S4.1 “We can now define the seamlessness score, S, that incorporates the integration and reuse ease expressions:” - what is meant by “EASE expressions”?

Fig. 9 - only some text is legible (in print and at normal resolution on-screen). Even at high resolution I struggle to say for sure what is bold. I’d suggest using higher contrast - either colour that prints well or a properly contrasting monochrome pattern. Also, in 1… 5 X [star], is X loaded? or is this simply saying one-star, etc.? If the latter the X is both redundant and confusing. If loaded it is not obvious what it stands for.

Table 1 gives a total cost 0.66 to Amy, but previously, in the text, this is given as 0.75 (top, p.11). Or are these two different things - I may simply be confused because Bart has the same value - 0.48 in both cases. And in the first instance, how the values were obtained wasn’t shown directly (I acknowledge I could recalculate based on the equation given even earlier, but that would answer only one of my two questions).

Would suggest cross-referencing Fig. 12 at the very start of S5.6, when E_Amy and _ideal are first referred to - this does not happen till the third paragraph, a few lines in I’d already given up and started looking for where I could find something to match the text. Also, is E_Amy Fig. 4? I’d suggest explicitly cross-referencing that or whichever is the most appropriate here.

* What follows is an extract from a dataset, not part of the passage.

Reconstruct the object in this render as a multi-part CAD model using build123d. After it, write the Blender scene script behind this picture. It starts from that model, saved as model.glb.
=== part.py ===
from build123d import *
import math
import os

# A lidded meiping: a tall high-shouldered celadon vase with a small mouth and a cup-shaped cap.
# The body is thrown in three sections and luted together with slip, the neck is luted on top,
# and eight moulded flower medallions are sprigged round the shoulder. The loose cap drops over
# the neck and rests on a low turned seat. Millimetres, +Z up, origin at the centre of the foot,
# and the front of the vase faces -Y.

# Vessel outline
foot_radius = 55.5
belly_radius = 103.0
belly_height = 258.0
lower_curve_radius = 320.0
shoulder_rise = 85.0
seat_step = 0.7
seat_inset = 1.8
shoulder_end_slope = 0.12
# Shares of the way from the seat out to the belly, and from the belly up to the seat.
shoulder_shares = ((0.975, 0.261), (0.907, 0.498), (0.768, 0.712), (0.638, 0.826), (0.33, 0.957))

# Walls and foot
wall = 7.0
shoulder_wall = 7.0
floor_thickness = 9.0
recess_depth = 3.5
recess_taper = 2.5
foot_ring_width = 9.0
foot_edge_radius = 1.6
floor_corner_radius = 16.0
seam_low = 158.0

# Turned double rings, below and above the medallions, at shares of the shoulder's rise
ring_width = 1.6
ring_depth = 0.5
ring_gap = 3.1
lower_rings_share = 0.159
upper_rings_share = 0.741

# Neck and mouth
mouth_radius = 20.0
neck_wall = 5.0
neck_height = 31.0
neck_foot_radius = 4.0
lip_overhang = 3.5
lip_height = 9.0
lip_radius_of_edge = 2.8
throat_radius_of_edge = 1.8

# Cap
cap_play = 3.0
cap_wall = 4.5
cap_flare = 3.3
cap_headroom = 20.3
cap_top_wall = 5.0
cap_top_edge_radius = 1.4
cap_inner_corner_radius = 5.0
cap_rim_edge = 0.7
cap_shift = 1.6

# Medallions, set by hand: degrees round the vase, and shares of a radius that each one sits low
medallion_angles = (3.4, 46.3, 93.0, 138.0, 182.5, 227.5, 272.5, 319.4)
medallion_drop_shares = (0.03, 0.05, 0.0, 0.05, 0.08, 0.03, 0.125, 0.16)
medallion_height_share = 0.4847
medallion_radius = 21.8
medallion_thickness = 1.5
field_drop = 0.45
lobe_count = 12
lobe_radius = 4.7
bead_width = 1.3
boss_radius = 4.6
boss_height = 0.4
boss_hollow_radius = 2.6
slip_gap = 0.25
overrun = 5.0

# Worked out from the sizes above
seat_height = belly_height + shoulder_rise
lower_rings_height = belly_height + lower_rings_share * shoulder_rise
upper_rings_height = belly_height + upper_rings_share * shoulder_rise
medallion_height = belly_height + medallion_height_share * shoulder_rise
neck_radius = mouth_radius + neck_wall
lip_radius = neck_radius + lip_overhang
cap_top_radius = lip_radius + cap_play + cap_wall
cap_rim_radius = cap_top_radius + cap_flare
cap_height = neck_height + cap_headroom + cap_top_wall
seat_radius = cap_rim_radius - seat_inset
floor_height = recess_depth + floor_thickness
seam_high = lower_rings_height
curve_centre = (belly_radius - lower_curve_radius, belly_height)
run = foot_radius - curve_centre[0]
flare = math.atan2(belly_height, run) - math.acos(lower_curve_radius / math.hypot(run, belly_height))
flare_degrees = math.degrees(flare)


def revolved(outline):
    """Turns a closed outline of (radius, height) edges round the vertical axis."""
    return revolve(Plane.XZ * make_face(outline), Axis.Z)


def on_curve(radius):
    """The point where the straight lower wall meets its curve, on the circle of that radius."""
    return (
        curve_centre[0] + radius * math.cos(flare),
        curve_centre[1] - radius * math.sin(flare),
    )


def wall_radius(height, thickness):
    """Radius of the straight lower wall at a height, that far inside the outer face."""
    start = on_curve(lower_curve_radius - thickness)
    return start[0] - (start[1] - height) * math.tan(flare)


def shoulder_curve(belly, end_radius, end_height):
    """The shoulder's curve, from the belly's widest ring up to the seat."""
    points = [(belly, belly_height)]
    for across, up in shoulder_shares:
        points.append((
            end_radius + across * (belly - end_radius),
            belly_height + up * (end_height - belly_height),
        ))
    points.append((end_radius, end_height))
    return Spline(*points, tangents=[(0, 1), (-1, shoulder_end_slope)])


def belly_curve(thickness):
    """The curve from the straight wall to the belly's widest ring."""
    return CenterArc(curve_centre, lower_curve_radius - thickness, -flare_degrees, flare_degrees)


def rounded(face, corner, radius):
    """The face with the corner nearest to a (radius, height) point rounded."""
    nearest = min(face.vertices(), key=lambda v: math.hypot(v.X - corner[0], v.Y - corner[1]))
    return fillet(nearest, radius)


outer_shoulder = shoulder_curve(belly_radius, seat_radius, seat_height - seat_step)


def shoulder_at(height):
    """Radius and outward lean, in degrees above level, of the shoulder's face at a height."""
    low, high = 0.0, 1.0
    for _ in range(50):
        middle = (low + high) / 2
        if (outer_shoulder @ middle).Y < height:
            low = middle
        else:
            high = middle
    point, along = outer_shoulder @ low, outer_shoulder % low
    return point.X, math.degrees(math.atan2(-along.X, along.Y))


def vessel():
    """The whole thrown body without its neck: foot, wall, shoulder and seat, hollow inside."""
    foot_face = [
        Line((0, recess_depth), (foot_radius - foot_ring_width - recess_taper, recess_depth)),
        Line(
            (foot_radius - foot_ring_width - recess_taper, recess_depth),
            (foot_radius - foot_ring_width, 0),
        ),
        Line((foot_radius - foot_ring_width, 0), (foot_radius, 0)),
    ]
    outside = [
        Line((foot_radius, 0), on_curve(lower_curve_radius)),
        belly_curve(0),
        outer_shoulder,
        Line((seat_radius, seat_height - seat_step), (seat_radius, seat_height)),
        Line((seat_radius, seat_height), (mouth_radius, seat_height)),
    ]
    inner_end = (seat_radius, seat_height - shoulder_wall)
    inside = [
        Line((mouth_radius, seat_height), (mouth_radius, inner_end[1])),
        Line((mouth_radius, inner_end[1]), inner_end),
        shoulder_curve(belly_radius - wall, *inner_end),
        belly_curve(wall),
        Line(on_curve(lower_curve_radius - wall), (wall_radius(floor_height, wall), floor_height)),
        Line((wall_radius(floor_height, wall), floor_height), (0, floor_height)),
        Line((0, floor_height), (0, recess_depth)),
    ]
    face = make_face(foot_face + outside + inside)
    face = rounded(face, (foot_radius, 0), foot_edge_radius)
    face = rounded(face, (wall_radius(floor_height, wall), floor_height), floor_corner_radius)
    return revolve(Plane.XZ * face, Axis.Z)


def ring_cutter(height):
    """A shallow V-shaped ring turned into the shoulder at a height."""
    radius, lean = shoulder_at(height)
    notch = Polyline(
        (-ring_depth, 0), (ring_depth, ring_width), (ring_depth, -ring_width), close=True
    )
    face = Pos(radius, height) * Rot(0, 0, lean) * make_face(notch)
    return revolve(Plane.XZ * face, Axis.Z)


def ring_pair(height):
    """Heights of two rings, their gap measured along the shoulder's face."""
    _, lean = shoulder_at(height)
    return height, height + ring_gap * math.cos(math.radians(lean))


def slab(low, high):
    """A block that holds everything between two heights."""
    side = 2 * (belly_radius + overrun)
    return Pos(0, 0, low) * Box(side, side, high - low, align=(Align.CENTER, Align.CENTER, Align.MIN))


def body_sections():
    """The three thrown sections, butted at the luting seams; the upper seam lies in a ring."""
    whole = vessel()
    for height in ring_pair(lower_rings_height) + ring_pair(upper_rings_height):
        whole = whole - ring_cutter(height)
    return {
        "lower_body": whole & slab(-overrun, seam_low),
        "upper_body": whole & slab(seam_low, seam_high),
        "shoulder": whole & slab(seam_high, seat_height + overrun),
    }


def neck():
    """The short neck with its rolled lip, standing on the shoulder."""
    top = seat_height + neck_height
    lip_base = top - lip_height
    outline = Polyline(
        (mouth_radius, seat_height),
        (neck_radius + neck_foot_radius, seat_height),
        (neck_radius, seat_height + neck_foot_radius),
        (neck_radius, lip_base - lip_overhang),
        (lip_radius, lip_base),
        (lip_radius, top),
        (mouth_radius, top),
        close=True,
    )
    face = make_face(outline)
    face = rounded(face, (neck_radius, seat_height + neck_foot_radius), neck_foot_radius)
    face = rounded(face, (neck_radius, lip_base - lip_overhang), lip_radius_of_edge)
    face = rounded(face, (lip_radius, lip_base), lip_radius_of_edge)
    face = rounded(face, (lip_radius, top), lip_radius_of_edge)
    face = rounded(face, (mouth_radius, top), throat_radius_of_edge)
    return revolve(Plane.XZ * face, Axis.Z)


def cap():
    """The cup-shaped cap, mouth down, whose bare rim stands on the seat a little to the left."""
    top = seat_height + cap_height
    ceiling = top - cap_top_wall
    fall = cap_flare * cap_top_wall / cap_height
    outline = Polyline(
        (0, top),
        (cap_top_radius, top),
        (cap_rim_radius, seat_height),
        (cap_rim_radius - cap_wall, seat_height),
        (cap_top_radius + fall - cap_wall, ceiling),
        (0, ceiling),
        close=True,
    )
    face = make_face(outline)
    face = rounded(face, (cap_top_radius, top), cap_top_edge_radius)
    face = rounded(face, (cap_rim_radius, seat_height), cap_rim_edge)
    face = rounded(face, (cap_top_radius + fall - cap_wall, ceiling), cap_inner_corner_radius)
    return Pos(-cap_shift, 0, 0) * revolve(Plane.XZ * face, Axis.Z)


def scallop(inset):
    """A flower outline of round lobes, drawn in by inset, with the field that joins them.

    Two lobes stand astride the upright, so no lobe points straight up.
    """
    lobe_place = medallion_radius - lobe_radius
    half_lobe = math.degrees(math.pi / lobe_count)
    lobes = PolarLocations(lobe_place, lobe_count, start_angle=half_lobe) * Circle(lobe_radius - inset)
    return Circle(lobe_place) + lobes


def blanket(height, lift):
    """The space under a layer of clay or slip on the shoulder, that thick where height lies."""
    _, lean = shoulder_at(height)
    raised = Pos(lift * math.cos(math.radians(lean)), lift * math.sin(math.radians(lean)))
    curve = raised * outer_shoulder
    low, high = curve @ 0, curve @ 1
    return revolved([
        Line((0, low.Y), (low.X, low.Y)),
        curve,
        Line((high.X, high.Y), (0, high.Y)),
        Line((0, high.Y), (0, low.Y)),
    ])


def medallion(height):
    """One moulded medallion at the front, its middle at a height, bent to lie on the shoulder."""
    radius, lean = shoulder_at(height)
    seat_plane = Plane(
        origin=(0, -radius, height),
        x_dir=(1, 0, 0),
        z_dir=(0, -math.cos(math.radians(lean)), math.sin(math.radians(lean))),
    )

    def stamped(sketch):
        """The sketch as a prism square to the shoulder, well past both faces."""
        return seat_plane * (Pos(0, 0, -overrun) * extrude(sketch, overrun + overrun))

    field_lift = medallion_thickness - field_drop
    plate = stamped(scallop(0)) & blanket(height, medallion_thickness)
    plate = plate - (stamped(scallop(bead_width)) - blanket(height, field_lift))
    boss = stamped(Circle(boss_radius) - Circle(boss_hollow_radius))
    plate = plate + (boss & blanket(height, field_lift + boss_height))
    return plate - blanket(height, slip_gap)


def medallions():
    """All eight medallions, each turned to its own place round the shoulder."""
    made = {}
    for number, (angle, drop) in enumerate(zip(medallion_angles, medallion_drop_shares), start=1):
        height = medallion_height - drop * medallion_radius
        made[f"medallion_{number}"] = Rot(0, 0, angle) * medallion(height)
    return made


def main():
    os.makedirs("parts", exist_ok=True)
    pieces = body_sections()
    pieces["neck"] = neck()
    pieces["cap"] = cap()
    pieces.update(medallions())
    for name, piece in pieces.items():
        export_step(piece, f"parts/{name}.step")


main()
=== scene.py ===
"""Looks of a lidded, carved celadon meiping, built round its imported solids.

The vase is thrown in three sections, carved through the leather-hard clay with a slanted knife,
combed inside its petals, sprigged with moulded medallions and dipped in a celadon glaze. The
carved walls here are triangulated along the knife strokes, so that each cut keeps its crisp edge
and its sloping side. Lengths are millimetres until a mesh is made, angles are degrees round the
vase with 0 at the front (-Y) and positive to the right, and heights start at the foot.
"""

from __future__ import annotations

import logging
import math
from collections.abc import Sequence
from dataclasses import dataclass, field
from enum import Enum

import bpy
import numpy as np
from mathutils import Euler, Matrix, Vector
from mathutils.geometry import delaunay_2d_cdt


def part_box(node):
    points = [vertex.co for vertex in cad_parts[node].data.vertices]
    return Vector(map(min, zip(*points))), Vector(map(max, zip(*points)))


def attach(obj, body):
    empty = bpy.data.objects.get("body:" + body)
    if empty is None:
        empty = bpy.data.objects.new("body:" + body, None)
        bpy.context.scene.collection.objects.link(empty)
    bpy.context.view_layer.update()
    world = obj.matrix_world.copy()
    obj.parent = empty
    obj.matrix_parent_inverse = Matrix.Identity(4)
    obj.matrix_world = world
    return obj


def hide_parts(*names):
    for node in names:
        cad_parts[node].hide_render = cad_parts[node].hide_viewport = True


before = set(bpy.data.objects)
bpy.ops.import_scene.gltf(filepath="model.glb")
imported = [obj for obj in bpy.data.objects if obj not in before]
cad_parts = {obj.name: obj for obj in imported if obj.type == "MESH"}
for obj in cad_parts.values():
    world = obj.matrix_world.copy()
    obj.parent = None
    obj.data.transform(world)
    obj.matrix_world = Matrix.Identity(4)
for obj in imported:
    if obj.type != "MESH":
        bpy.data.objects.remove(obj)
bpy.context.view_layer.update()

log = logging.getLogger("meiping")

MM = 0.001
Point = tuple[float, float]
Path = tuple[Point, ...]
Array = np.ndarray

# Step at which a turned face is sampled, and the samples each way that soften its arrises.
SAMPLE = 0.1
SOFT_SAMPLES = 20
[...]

(S7) “In terms of our seamless score” - SEAMLESSNESS, no? and again at the start of S8. To this point the theory has been seamlessness - if this isn’t an error, using the opposite in the conclusions is confusing at best.

*************

a few unresolved cross-references (??) and due to unescaped cite commands

Is steganography sufficiently well known that it can be referred to without an explanation of what it is?

* A number of grammatical errors - run an auto-check - a handful below

- “Additionally, d2,3 contains her imposed satellite groupings.” imposed by, or rather, ON, what?

- fig 6: Boundry -> Boundary

- “such as Amy’s α1, earns a particular start rating” - do you mean “star”?